Ao contrário do que esperava, John foi acolhido por ela e muito mais pela comunidade da Igreja Cidade Refúgio, na qual se batizou em 2021, dias após conseguir o documento que, agora, traz seus novos nome e gênero. “Muitas pessoas usam Deus para destruir a vida das pessoas. Ouvi que eu estava de mãos dadas com satanás. Mas ao mesmo tempo, Deus me deu todos os sinais para conseguir ser quem eu realmente sou. Porque Deus liberta”, disse.
Hoje, John ainda mantém um tratamento hormonal, que conseguiu com apoio do Centro de Referência LGBTQIA+, de Campinas. Também mantém um canal no YouTube, "Além do Arco-íris", onde conta sobre esse processo e debate assuntos relacionados ao cristianismo e pautas LGBTQIAP+.

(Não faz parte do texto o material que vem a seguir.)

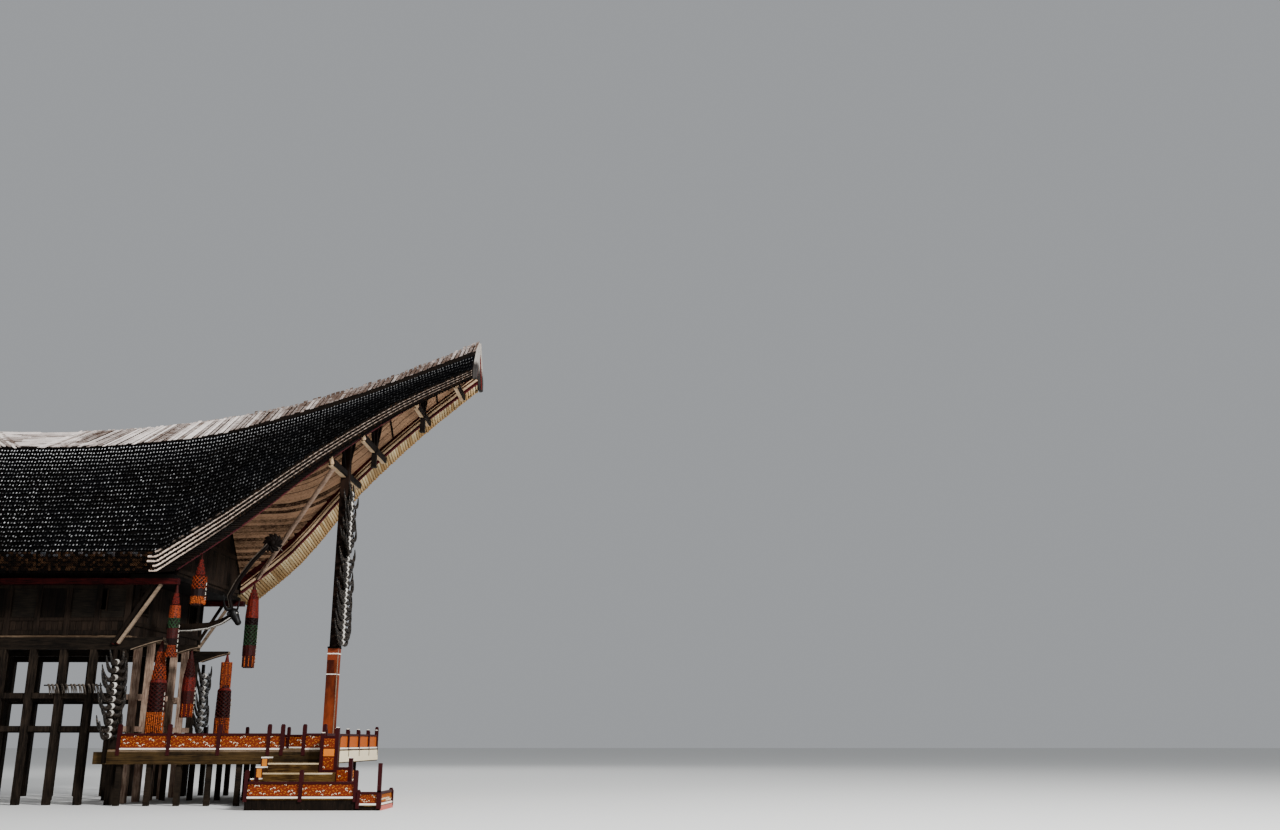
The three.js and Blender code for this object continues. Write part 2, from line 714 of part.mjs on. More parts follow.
// A low rail of panels between posts, along X, standing on a level.
function rail(from, to, y, bottom, height, postHeight, postPlaces) {
  const pieces = [
    block([from, to], [y - 15, y + 15], [bottom, bottom + height]),
    block([from, to], [y - 30, y + 30], [bottom, bottom + 40]),
    block([from, to], [y - 30, y + 30], [bottom + height - 50, bottom + height]),
  ];
  for (const x of postPlaces) {
    pieces.push(post(x, y, RAIL_POST, bottom, bottom + postHeight));
  }
  return join(pieces);
}

const RAIL_Y = TERRACE_HALF - RAIL_POST / 2;
const RAIL_START = 3715;
const RAIL_END = TERRACE_END - RAIL_POST / 2;
const STAIR_GAP = [7000, 7440];

function sideRailPosts(from, to) {
  const places = [];
  for (let x = RAIL_START; x < RAIL_END; x += RAIL_BAY) {
    places.push(x);
  }
  places.push(RAIL_END);
  return places.filter((x) => x >= from && x <= to);
}

function frontRail() {
  const half = RAIL_Y - RAIL_POST / 2;
  const places = [-1.5, -0.5, 0.5, 1.5].map((bay) => bay * RAIL_BAY);
  const along = rail(-half, half, 0, TERRACE_TOP, RAIL_HEIGHT, FRONT_RAIL_POST, places);
  return along.rotateZ(Math.PI / 2).translate(RAIL_END, 0, 0);
}

// Three closed steps with a stepped cheek on the left and a parapet in two heights on the right.
function stair() {
  const top = -TERRACE_HALF - SEAT;
  const pieces = [];
  for (const [i, height] of STEP_HEIGHTS.entries()) {
    const y = [top - STEP_DEPTH * (i + 1), top - STEP_DEPTH * i];
    const right = i === 0 ? STAIR_RIGHT : LOWER_STEPS_RIGHT;
    pieces.push(block([STAIR_LEFT, right], y, [0, height]));
    pieces.push(block([STAIR_LEFT - CHEEK, STAIR_LEFT], y, [0, height + CHEEK_ABOVE_STEP]));
  }
  return join([...pieces, ...parapet([top - STEP_DEPTH, top])]);
}

// Two boxes with posts at their ends, the higher one against the stair.
function parapet(y) {
  const pieces = PARAPET_BOXES.map((box) => block([box.from, box.to], y, [0, box.top]));
  for (const { x, top } of PARAPET_POSTS) {
    pieces.push(post(x, y[0] + RAIL_POST / 2, RAIL_POST, 0, top));
  }
  return pieces;
}

// The low landing before the stair, railed on two sides, and the entry step beside it.
function landing() {
  const backY = -TERRACE_HALF - STEP_HEIGHTS.length * STEP_DEPTH - 2 * SEAT;
  const frontY = backY - LANDING_DEPTH;
  const left = STAIR_LEFT - LANDING_REACH;
  const railY = frontY + RAIL_POST / 2;
  const railHeight = 300;
  const posts = [left + RAIL_POST / 2, (left + LANDING_END) / 2, LANDING_END - RAIL_POST / 2];
  const halfDepth = LANDING_DEPTH / 2;
  const leftRail = rail(-halfDepth, halfDepth, 0, LANDING_TOP - 5, railHeight, railHeight, []);
  leftRail.rotateZ(Math.PI / 2).translate(left + RAIL_POST / 2, frontY + LANDING_DEPTH / 2, 0);
  const entryHeight = 240;
  const entryBack = frontY + ENTRY_DEPTH;
  const sideX = ENTRY_END - RAIL_POST / 2;
  const entryPosts = [railY, entryBack - RAIL_POST / 2];
  const entrySide = rail(frontY, entryBack, 0, ENTRY_TOP - 5, entryHeight, ENTRY_POST, entryPosts);
  entrySide.rotateZ(Math.PI / 2).translate(sideX, 0, 0);
  return join([
    block([left, LANDING_END], [frontY, backY], [0, LANDING_TOP]),
    rail(left, LANDING_END, railY, LANDING_TOP - 5, railHeight, LANDING_POST, posts),
    leftRail,
    block([LANDING_END - 5, ENTRY_END], [frontY, entryBack], [0, ENTRY_TOP]),
    rail(LANDING_END - 5, ENTRY_END, railY, ENTRY_TOP - 5, entryHeight, ENTRY_POST, []),
    entrySide,
    post(sideX, railY, RAIL_POST, ENTRY_TOP - 5, ENTRY_TOP + ENTRY_TALL_POST),
  ]);
}

// A hanging ornament of stacked bead skirts on a stem.
function beadOrnament(x, y, bottom, top, radius, skirts, stem = 120) {
  const outline = [new THREE.Vector2(0, top), new THREE.Vector2(15, top)];
  const pitch = (top - stem - bottom) / skirts;
  for (let i = 0; i < skirts; i += 1) {
    const share = (i + 1) / skirts;
    const z = top - stem - i * pitch;
    const wide = radius * (0.45 + 0.55 * Math.sqrt(share));
    outline.push(new THREE.Vector2(wide * 0.7, z));
    outline.push(new THREE.Vector2(wide, z - pitch + 15));
  }
  outline.push(new THREE.Vector2(0, bottom));
  outline.reverse();
  return new THREE.LatheGeometry(outline, 10).rotateX(Math.PI / 2).translate(x, y, 0);
}

const house = new THREE.Group();
const turned = new THREE.Group();
turned.rotation.z = Math.PI;
house.add(turned);

function addMesh(group, name, geometry, material) {
  const mesh = new THREE.Mesh(geometry, material);
  mesh.name = name;
  group.add(mesh);
}

// Adds a piece at the front or near side, and again turned half round for the back or far side.
function addPair(names, geometry, makeMaterial) {
  addMesh(house, names[0], geometry, makeMaterial());
  addMesh(turned, names[1], geometry, makeMaterial());
}

addPair(['near_side_pillars', 'far_side_pillars'], sidePillars(), greyWood);
addPair(['front_pillars', 'back_pillars'], endPillars(), greyWood);
addMesh(house, 'middle_pillars', middlePillars(), greyWood());
addPair(['near_floor_beam', 'far_floor_beam'], floorBeam(-HALF_WIDTH), greyWood);
addMesh(house, 'middle_floor_beam', floorBeam(0), greyWood());

const deckX = HALF_BODY + 70;
const deckY = HALF_WIDTH + 70;
const deck = block([-deckX, deckX], [-deckY, deckY], [FLOOR_BEAM_TOP, FLOOR_TOP]);
addMesh(house, 'floor_deck', deck, greyWood());
addPair(['near_upper_wall', 'far_upper_wall'], sideWall(), darkWood);
addPair(['front_upper_wall', 'back_upper_wall'], endWall(), darkWood);
addPair(['near_eave_beam', 'far_eave_beam'], eaveBeam(), redPaint);
addPair(['front_gable', 'back_gable'], gable(), darkWood);

addPair(['near_roof_slope', 'far_roof_slope'], nearSlope, bambooTiles);
addMesh(house, 'ridge_cover', ridgeCover(), paleStrips());
addPair(['front_end_board', 'back_end_board'], endBoard(), darkWood);
addPair(['front_prow_frame', 'back_prow_frame'], prowFrame(), redPaint);
addPair(['front_prow_post', 'back_prow_post'], prowPost(), redPaint);

const stackX = POST_X + POST_UPPER / 2 + SEAT;
const POST_STACK = { foot: 3300, bottom: 3300, top: 7050, half: 500, horns: 20 };
const CORNER_STACK = {
  foot: TERRACE_TOP - TERRACE_BOARD - FASCIA + 20, bottom: 1250, top: 3060, half: 440, horns: 12,
};
addMesh(house, 'front_horn_stack', hornStack(stackX, 0, POST_STACK), hornGrey());

const cornerX = HALF_BODY + 10;
const cornerY = TERRACE_HALF + 60 + SEAT;
addMesh(house, 'near_corner_horns', hornStack(cornerX, -cornerY, CORNER_STACK), hornGrey());
addMesh(house, 'far_corner_horns', hornStack(cornerX, cornerY, CORNER_STACK), hornGrey());
addMesh(house, 'buffalo_head', buffaloHead(), darkWood());
addMesh(house, 'long_necked_bird', longNeckedBird(), darkWood());

addMesh(house, 'terrace_deck', terraceDeck(), greyWood());
addMesh(house, 'terrace_frame', terraceFrame(), greyWood());
addMesh(house, 'near_rail_long', rail(
  RAIL_START, STAIR_GAP[0], -RAIL_Y, TERRACE_TOP, RAIL_HEIGHT, SIDE_RAIL_POST,
  [...sideRailPosts(0, STAIR_GAP[0]), STAIR_GAP[0]],
), orangePaint());
addMesh(house, 'near_rail_short', rail(
  STAIR_GAP[1], RAIL_END, -RAIL_Y, TERRACE_TOP, RAIL_HEIGHT, SIDE_RAIL_POST, [STAIR_GAP[1], RAIL_END],
), orangePaint());
addMesh(house, 'far_rail', rail(
  RAIL_START, RAIL_END, RAIL_Y, TERRACE_TOP, RAIL_HEIGHT, SIDE_RAIL_POST, sideRailPosts(0, RAIL_END),
), orangePaint());
addMesh(house, 'front_rail', frontRail(), orangePaint());
addMesh(house, 'terrace_stair', stair(), orangePaint());
addMesh(house, 'stair_landing', landing(), orangePaint());

const EAVE_HANG = { x: EAVE_BEAM_END - 20, y: -WALL_OUTSIDE - 75, bottom: 2930, radius: 140 };
const eaveHanging = beadOrnament(
  EAVE_HANG.x, EAVE_HANG.y, EAVE_HANG.bottom, EAVE_BEAM_BOTTOM - SEAT, EAVE_HANG.radius, 6, 25,
);
addMesh(house, 'near_eave_hanging', eaveHanging, redBeads());

// A hanging under a barge board, in the middle of the board's thickness.
function vergeHanging(side, { x, bottom, radius, skirts }) {
  const y = roofSection(vergeAt(x)).inner - BARGE_THICKNESS / 2;
  const top = vergeAt(x - 15).low + BARGE_LIFT - SEAT;
  return beadOrnament(x, side * y, bottom, top, radius, skirts);
}

const NEAR_VERGE_HANG = { x: 4870, bottom: 4020, radius: 170, skirts: 4 };
const FAR_VERGE_HANG = { x: 4730, bottom: 2950, radius: 160, skirts: 7 };
addMesh(house, 'near_verge_hanging', vergeHanging(-1, NEAR_VERGE_HANG), redBeads());
addMesh(house, 'far_verge_hanging', vergeHanging(1, FAR_VERGE_HANG), redBeads());

// A hanging under the tip of the floor beam in the row at y.
function beamHanging(y, { x, bottom, radius, skirts }) {
  const stem = 300;
  const ornament = beadOrnament(x, y, bottom, FLOOR_BEAM_TOP - 50, radius, skirts, stem);
  return cut(ornament, [floorBeam(y).translate(0, 0, -SEAT)]);
}

const OUTER_BEAM_HANG = { x: FLOOR_BEAM_TIP - 30, bottom: 1360, radius: 180, skirts: 6 };
const MIDDLE_BEAM_HANG = { x: FLOOR_BEAM_TIP - 150, bottom: 1750, radius: 150, skirts: 5 };
addMesh(house, 'near_beam_hanging', beamHanging(-HALF_WIDTH, OUTER_BEAM_HANG), redBeads());
addMesh(house, 'middle_beam_hanging', beamHanging(0, MIDDLE_BEAM_HANG), redBeads());
addMesh(house, 'far_beam_hanging', beamHanging(HALF_WIDTH, OUTER_BEAM_HANG), redBeads());

export default house;
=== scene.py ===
# The looks of the tongkonan: tiles, strips, tubes, boards, horns, beadwork and carved panels on its solids.
# Metres, +Z up. The ridge runs along X, the front with its terrace is at +X, and the near side is -Y.
import math
import random

import bpy
from mathutils import Matrix, Vector


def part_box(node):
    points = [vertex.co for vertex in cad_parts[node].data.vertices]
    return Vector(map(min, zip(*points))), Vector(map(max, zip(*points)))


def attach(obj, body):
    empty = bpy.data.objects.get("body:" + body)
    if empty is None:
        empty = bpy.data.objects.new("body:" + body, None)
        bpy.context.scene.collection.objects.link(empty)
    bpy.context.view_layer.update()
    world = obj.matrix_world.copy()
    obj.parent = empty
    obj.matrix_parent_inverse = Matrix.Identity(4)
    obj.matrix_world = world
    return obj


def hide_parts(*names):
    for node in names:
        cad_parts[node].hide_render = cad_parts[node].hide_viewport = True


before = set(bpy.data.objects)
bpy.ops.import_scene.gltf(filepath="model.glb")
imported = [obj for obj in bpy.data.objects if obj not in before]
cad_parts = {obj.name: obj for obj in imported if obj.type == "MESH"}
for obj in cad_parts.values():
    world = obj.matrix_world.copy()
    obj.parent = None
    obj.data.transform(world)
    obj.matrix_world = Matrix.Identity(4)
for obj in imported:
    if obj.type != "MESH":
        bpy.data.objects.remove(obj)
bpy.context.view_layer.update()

# The roof's sizes, as in the part's source
HALF_ROOF = 10.34
END_BOARD = 0.06
HALF_EAVE = 4.35
RIDGE_LOW = 8.27
RIDGE_RISE = 2.25
RIDGE_SWEEP = 2.23
COVER_THICKNESS = 0.1
COVER_LOWER_EDGE = 0.055
COVER_WIDTH_MIDDLE = 0.37
COVER_WIDTH_TIP = 0.23
TIERS = 4
TIER_STEP = 0.025
TIER_FACE_CORNER = 0.37
TIER_FACE_TIP = 0.18
TIER_UNDERSIDE_RISE = 0.16
SOFFIT_DROP_CORNER = 0.3
SOFFIT_DROP_TIP = 0.15
BARGE_INSET = 0.7
BARGE_LIFT = 0.12
POLE_START_Y = -1.0
POLE_END_X = 4.8
POLE_END_LIFT = 0.17
GABLE_X = 4.34

# The body's sizes, as in the part's source
HALF_BODY = 3.45
HALF_WIDTH = 2.05
WALL_OUTSIDE = 2.09
SIDE_PILLARS = 12
FLOOR_TOP = 3.38
EAVE_BEAM_BOTTOM = 4.44
SILL_TOP = 4.65
POST_X = 7.31
POST_SHOULDER = 3.05
TIE_BEAMS = [7.95, 9.05, 9.9]
KING_POSTS = [7.95, 9.05]
TIE_BEAM_WIDTH = 0.1
TIE_BEAM_HEIGHT = 0.125
CROSSHEAD_WIDTH = 0.14
KING_POST_DROP = 0.33
FLOOR_BEAM_TIP = 4.25
FLOOR_BEAM_BOTTOM = 3.09
FLOOR_BEAM_TOP = 3.34
STRUTS = [(4.13, 3.33), (3.96, 3.23)]
TERRACE_TOP = 1.08
RAIL_HEIGHT = 0.32
LANDING_TOP = 0.22
LANDING_END = 8.92
ENTRY_TOP = 0.1
ENTRY_END = 9.36
ENTRY_DEPTH = 1.2

# The sizes of what lies on the solids
TILE_PITCH = 0.16
TILE_WIDTH = 0.072
TILE_LENGTH = 0.17
TILE_LIP = 0.06
STRIP_WIDTH = 0.115
UNDERSIDE_TUBE = 0.07
TUBE_BORE = 0.6
TIER_OVERHANG = 0.03

# The step in X over which a slope is measured
NUDGE = 0.01

# The openings in the long walls and the end walls, as in the part's source
SLOT_WINDOWS = [(-2.98, -2.8), (2.8, 2.98)]
END_WINDOWS = [(-1.65, -1.2), (1.2, 1.65)]
END_WINDOW_SILL = 3.9
END_WINDOW_TOP = 4.35


def linear(code):
    """A colour from its hexadecimal code, as the shader wants it."""
    values = [int(code[i:i + 2], 16) / 255 for i in (0, 2, 4)]
    return tuple(v / 12.92 if v <= 0.04045 else ((v + 0.055) / 1.055) ** 2.4 for v in values) + (1.0,)


def mix(a, b, share):
    return a + (b - a) * share


def at(x, y, z):
    return Vector((x, y, z))


def limited(value):
    return max(0.0, min(1.0, value))


def circle(count):
    """The cosine and sine of each of the turns that divide a circle evenly."""
    turns = [2 * math.pi * k / count for k in range(count)]
    return [(math.cos(turn), math.sin(turn)) for turn in turns]


def around(middle, half):
    """Both ends of a span about its middle."""
    return middle - half, middle + half


# How the noise of wood is drawn out along each axis, and how fine it is
GRAIN = {"X": (0.06, 1, 1), "Y": (1, 0.06, 1), "Z": (1, 1, 0.06)}
GRAIN_SCALE = 55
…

Centro de Referência completa 19 anos
Nesta sexta-feira, o Centro de Referência LGBT de Campinas completa 19 anos de existência. Implementado em 31 de julho de 2003, ele já realizou mais de 12 mil atendimentos desde o surgimento, sendo o primeiro serviço público do País especializado em salvaguardar os direitos fundamentais e sociais da população LGBTQIAP+ e suas famílias. Embora o serviço seja de Campinas, ele também atende populações LGBTQIAP+ de toda a Região Metropolitana de Campinas. Para comemorar o aniversário, será entregue a 3ª Edição do Selo Compromisso com a Diversidade e do Prêmio Cidadania LGBTQIA+, em evento realizado às 19h desta sexta-feira, na Praça Bento Quirino.